May I suggest you conduce such test?

I would give as much support as I can.

Why is MPC perceived to be the best?

Reply #8 – 2004-02-09 04:09:41

This is what I would like to see compared. It would take some really golden ears to do this.

mpc -q5
vorbis gt3b1 -q5
lame -aps
nero acc -transparent

Why is MPC perceived to be the best?

Reply #9 – 2004-02-09 06:36:29

Quote

Quote
If nothing "formal" was ever done, I'd still like to see some kind of initiative to provide evidence that "MPC is the best" if it's going to claimed as such.

May I suggest you conduce such test?

I would give as much support as I can.

Well, that's an offer I can't refuse!

Unless anyone else would want to run one sooner, I'll have (or make) time this coming spring to do this.

As mentioned, my goal is to see, and not just for MPC, where the average transparency threshold for each of the top five codec "families" resides, based on a variety of samples and variety of listeners (as many as possible...this is critical). ABX on every sample would be required for this test, which would make it more tedious, unfortunately. And using a rating scale would have less meaning, and may not even be needed. The goal is not to compare how "good" each codec sounds compared to the reference, but rather simply find the "point of threshold" for each one on each sample, then average results across samples and then across participants.

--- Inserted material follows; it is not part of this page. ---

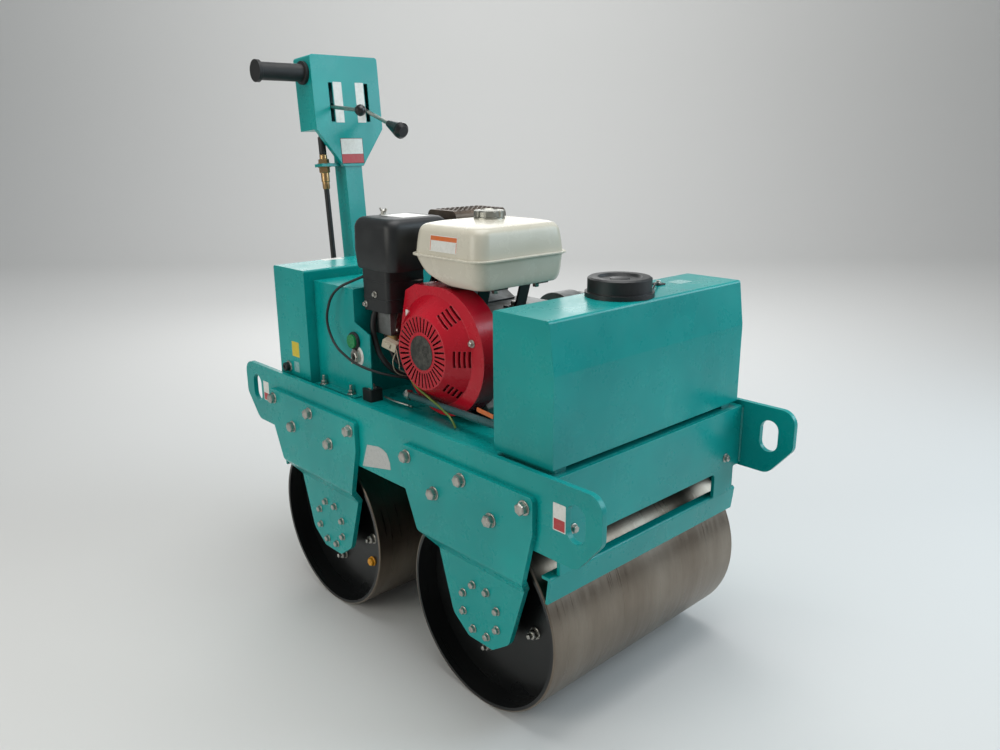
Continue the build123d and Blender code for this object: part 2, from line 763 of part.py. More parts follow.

The same statistical analysis as Roberto uses should be adhered to to make the results as meaningful as possible.

This would not be a bitrate-centric test, but rather an attempt to "slowly turn up the quality dial", so to speak, until the participant can no longer ABX at p<0.05. We obviously have to start low enough that a significant number of people can actually ABX samples with that p-value or lower. Then try (as) gradually (as possible) increasing bitrates until they can't ABX them with confidence. This would be done with each format in the test.

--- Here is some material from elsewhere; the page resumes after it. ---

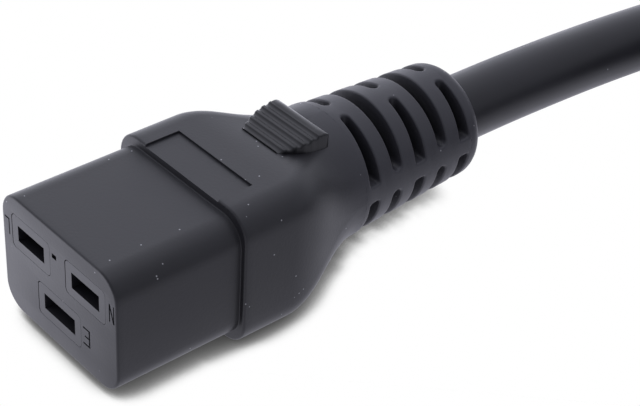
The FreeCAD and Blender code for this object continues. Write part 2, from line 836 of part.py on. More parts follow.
EXIT_ROUTE = (
    (0.0, size(BOOT_END), size("boot_rise")),
    (0.0, 82.0, size("boot_rise")),
    (0.1, 94.0, 0.38),
    (0.25, 106.0, -0.12),
    (0.6, 118.0, -0.82),
    (1.1, size("coil_centre_along - coil_lead_in"), -1.6),
)
TAIL_ROUTE = (
    (131.6, size("coil_centre_along - coil_lead_in"), 3.0),
    (131.2, 117.0, 2.48),
    (130.3, 105.0, 1.9),
    (129.2, 94.0, 1.35),
    (size("plug_across"), 83.0, size(PLUG_RISE)),
    (size("plug_across"), size(f"plug_along + {PLUG_END}"), size(PLUG_RISE)),
)


def cord(node, route):
    """The lead along a route, with its bend radii and its volume set against section times length."""
    bar, long, radii = swept(route, size(CORD_RADIUS))
    expected = math.pi * size(CORD_RADIUS) ** 2 * long
    bends = [round(radius) for radius in radii]
    print(f"{node}: {long:.1f} mm, radii {bends}, volume {bar.Volume / expected:.5f} of expected")
    return piece(node, shaped(node, bar))


def cord_coil():
    """The outside of the coil's strands: a turned ring, with the lead's way in and out."""
    owner = body("coil_ring")
    band = "coil_layers * cord_diameter"
    section = rounded_section(owner, "coil_section", "0", band, band, CORD_RADIUS, f"{FLOOR} + {band} / 2")
    bind(section, AttachmentOffset__Base__x="coil_middle_radius")
    ring = owner.newObject("PartDesign::Revolution", "coil_turn")
    ring.Profile = section
    ring.ReferenceAxis = (next(f for f in owner.Origin.OriginFeatures if f.Role == "Z_Axis"), [""])
    ring.Angle = 360
    move(owner, "coil_centre_across", "coil_centre_along", "0")
    leads = []
    ends = (("coil_way_in", EXIT_ROUTE[-1], EXIT_ROUTE[-2]), ("coil_way_out", TAIL_ROUTE[0], TAIL_ROUTE[1]))
    for name, end, before in ends:
        start = Vector(*end)
        on = start - Vector(*before)
        on.multiply(size("coil_lead_in") / on.y)
        leads.append(shaped(name, Part.makeCylinder(size(CORD_RADIUS), on.Length, start, on)))
    return piece("cord_coil", joined("cord_coil", owner, *leads))


cord("cord_tube", EXIT_ROUTE)
cord("cord_tail", TAIL_ROUTE)
cord_coil()

doc.recompute()
failed = [thing.Name for thing in doc.Objects if {"Invalid", "Error"} & set(thing.State)]
if failed:
    raise RuntimeError(f"these objects failed: {failed}")
os.makedirs("parts", exist_ok=True)
for node, thing in PIECES.items():
    if thing.Shape.isNull() or not thing.Shape.isValid() or not thing.Shape.Solids:
        raise RuntimeError(f"{node} has no sound shape")
    thing.Shape.exportStep(f"parts/{node}.step")
    print(f"{node}: {len(thing.Shape.Solids)} solid, {thing.Shape.Volume:.1f} mm3")
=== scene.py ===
import math

import bpy
import bmesh
import numpy as np
from bpy.props import FloatProperty, FloatVectorProperty, IntProperty, PointerProperty
from mathutils import Euler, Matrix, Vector
from mathutils.geometry import tessellate_polygon


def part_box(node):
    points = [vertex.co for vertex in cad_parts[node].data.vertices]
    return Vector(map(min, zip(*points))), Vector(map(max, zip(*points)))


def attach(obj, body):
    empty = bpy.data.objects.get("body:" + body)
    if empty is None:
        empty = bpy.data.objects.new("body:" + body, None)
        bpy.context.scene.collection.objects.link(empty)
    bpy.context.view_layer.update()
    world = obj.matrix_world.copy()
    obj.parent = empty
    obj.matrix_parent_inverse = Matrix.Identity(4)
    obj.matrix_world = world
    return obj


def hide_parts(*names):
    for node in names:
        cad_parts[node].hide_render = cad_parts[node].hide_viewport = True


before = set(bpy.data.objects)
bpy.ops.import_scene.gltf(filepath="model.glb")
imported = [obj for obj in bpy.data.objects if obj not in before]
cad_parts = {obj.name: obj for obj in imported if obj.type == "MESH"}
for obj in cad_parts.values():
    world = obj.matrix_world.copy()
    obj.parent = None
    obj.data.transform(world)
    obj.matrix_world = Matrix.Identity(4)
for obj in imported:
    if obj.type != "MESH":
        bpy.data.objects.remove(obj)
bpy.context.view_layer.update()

bl_info = {
    "name": "Moulded Mains Connector",
    "version": (1, 0, 0),
    "blender": (4, 5, 0),
    "location": "3D View > Sidebar > Connector",
    "description": "Finishes a moulded mains connector, its lead and the plug at the lead's far end",
    "category": "Object",
}

MM = 0.001
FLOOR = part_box("cord_coil")[0][2]


# Sizes and colours


class ConnectorSizes(bpy.types.PropertyGroup):
    block_width: FloatProperty(
        name="Block width", description="Engagement block, across",
        default=27.4 * MM, unit="LENGTH",
    )
    block_height: FloatProperty(
        name="Block height", description="Engagement block, up",
        default=19.9 * MM, unit="LENGTH",
    )
    block_corner: FloatProperty(
        name="Block corner", description="Radius of the block's long edges",
        default=3.9 * MM, unit="LENGTH",
    )
    block_length: FloatProperty(
        name="Block length", description="Mating face to flange",
        default=20.7 * MM, unit="LENGTH",
    )
    flange_side: FloatProperty(
        name="Flange side step", description="How far the flange stands out at each side",
        default=1.0 * MM, unit="LENGTH",
    )
    flange_top: FloatProperty(
        name="Flange top step", description="How far the flange stands out above and below",
        default=1.45 * MM, unit="LENGTH",
    )
    flange_corner: FloatProperty(
        name="Flange corner", description="Radius of the flange's long edges",
        default=4.3 * MM, unit="LENGTH",
    )
    flange_length: FloatProperty(
        name="Flange length", description="Straight part of the flange body",
        default=8.8 * MM, unit="LENGTH",
    )
    shoulder_length: FloatProperty(
        name="Shoulder length", description="From the flange body to the strain relief",
        default=17.3 * MM, unit="LENGTH",
    )
    boot_length: FloatProperty(
        name="Strain relief length", description="Length of the slotted boot",
        default=25.7 * MM, unit="LENGTH",
    )
    boot_front: FloatProperty(
        name="Strain relief front radius", description="Radius where the boot begins",
        default=10.6 * MM, unit="LENGTH",
    )
    boot_rear: FloatProperty(
        name="Strain relief rear radius", description="Radius where the boot ends",
        default=9.3 * MM, unit="LENGTH",
    )
    boot_rise: FloatProperty(
        name="Strain relief rise", description="Height of the boot's axis over the block's",
        default=0.7 * MM, unit="LENGTH",
    )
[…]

So, everyone please post whether you think...

1. this test would be possible/manageable,
2. with enough participation, results from this test would be meaningful enough to justify it, and
3. the best method and approach that could balance manageability and effectiveness.

A few preliminaries of how I'd like to do it (or see it done)...

Five formats: LAME MP3, WMA Pro, MPC, AAC, Vorbis. These are the most discussed formats in HA, and the most used in the world, I think. Once variant/version of each. Which variant of AAC (and possibly Vorbis) should be used may require a pre-test.
At least 3 encoding rates/quality settings. I'd like to see more than 2 to be able to represent (at least minimally) what could be considered a "range" of encoding rates with each format. Target lower and upper range limits would probably be 128kbps and 192kbps, based on enough sub-4 ratings on Roberto's 128kbps Extension Test, and on the fact that many people say they prefer settings which generally yield rates that seem to center around 192kbps (160-224kbps) for maximum efficiency. (Speaking of which...providing evidence to support people's beliefs about "maximum efficiency" would be exactly the point of this test.)
8 samples should be sufficient to cover enough musical variety to make the results meaningful for most people, I would hope, while keeping the numbers down in the interest of manageability.
ABX testing, with a target p-value of 0.05 or less, for each sample. Each encode rate (by format) would be double-blind tested to find not it's "level of transparency", but rather which side of the "threshold of transparency" it's on for each particular tester.
Results would be gathered for each tester, each format, each encode rate, and each sample. Averages would be compiled by sample, then across encode rates, then across participants, then the end-numbers for each format would be graphed with statistical error margins shown. (Since there would be no subjective aspect to this test, the error margins could perhaps instead compensate for a limited number of participants, to make the results meaningful for a majority of people.)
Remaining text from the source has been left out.